In other words, we incorporated socialism as a program within capitalism; we made Communism into a product for consumers to buy. However, like anything illusory, eventually the piper must be paid, and that comes in the form of sickening crunches every time we collide with reality, about every ten years or so.

If the American voters knew what was good for them, and they do not, they would elect the most radical conservatives — note I wrote “conservatives,” not necessarily Republicans — to office for the mid-terms so that Trump will have the votes necessary to start repealing these psychotic Leftist drains on our economy.

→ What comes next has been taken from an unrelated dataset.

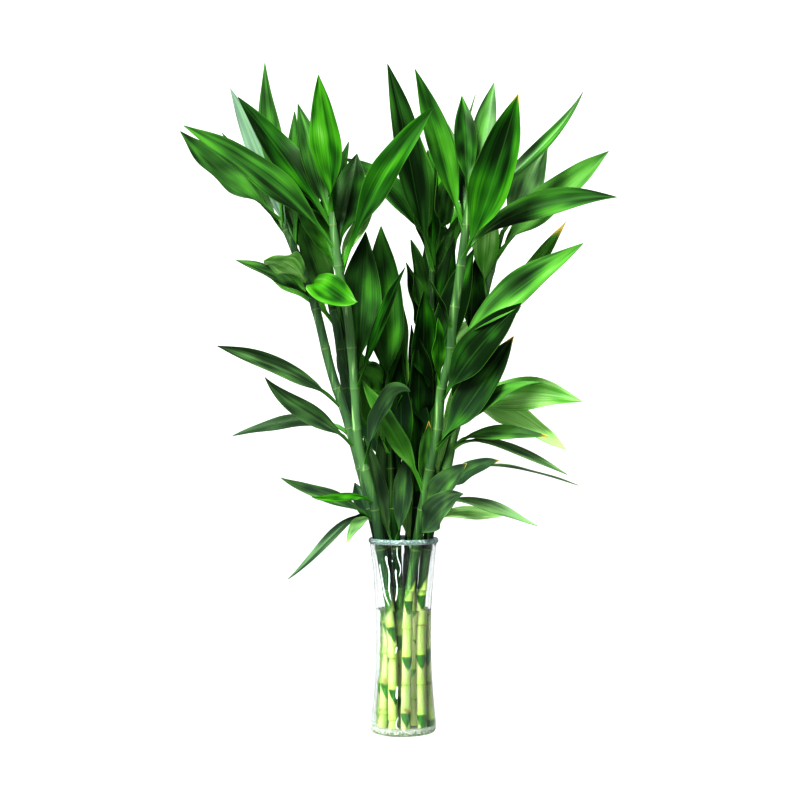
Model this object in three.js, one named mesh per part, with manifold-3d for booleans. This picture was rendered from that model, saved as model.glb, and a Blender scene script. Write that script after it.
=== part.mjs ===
// Lucky bamboo in its glass vase: nine leafy stalks that stand in water.
// Millimetres, +Z up. The origin is the middle of the vase's foot, on the surface that it stands on.
// The plant's best side faces -Y, and +X is to the right as seen from there.
import * as THREE from "three";
import { mergeVertices } from "three/addons/utils/BufferGeometryUtils.js";
import Module from "manifold-3d";

const wasm = await Module();
wasm.setup();

// The vase: a waisted tumbler of clear glass. Each row is a height and the outer radius there.
const VASE_HEIGHT = 242;
const VASE_OUTLINE = [
  [0, 40.2],
  [14, 40.3],
  [50, 37],
  [90, 35],
  [150, 35.1],
  [200, 38.3],
  [VASE_HEIGHT, 42.8],
];
const VASE_STEPS = 4;
const WATER_STEPS = 3;
const GLASS_WALL = 3;
const GLASS_FLOOR = 7;
const GLASS_EDGE = 1.2;
const WATER_LEVEL = 156;
const HOLE_HEIGHTS = [GLASS_FLOOR - 1, 60, 110, 135, WATER_LEVEL + 5];
const ROUND_SIDES = 24;

// The gap that every two touching pieces keep between them.
const GAP = 0.3;

// The canes: bare, yellow-green, with a ring at each joint, up to where the green sheaths start.
const CANE_RADIUS = 5.5;
const CANE_RING = 0.5;
const CANE_JOINT_SPACING = 38;
const CANE_TOP = 178;
const CANE_FOOT_GAP = 0.8;
const CANE_LOWEST_JOINT = 18;
const CANE_JOINT_SHIFT = 13;
const CANE_JOINT_RANGE = 30;
const CANE_SIDES = 8;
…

We could start with affirmative action, which compels employees to hire incompetents who happen to be of minority backgrounds so that those employers do not get sued by the government. Then, maybe peel back the decades of red tape, taxes, civil rights, and other impositions which savage our ability to move quickly and effectively.

It is unlikely that the American voters will figure this one out. As in Europe, they run from one side of the floor to the other, blaming whichever party is in power for a failing system and figuring the other will bail them out, then turning on it when it cannot immediately repeal a century of bad law and policy.

Possibly Trump can fix this through the courts. A Supreme Court which went originalist on the Constitution would repeal all of the civil rights era laws as an unjust imposition of government interests over private liberties, and our industry could breathe again.

In the broader sense, however, we see that America has chosen a hill to die upon, and that hill is equality and diversity. When your government shifts from Social Darwinism to a commitment to social engineering so that everyone is equal, we have entered an infinite maze in pursuit of a goal we can never achieve. We are chasing symbols and feelings, not reality.

Let us hope that we get lucky and Trump gets a Republican Congress filled with actual conservatives so that these bad laws can go away. If not, we go right back into the cycle of greed followed by panic, writing laws to “prevent” crises that we then make inevitable.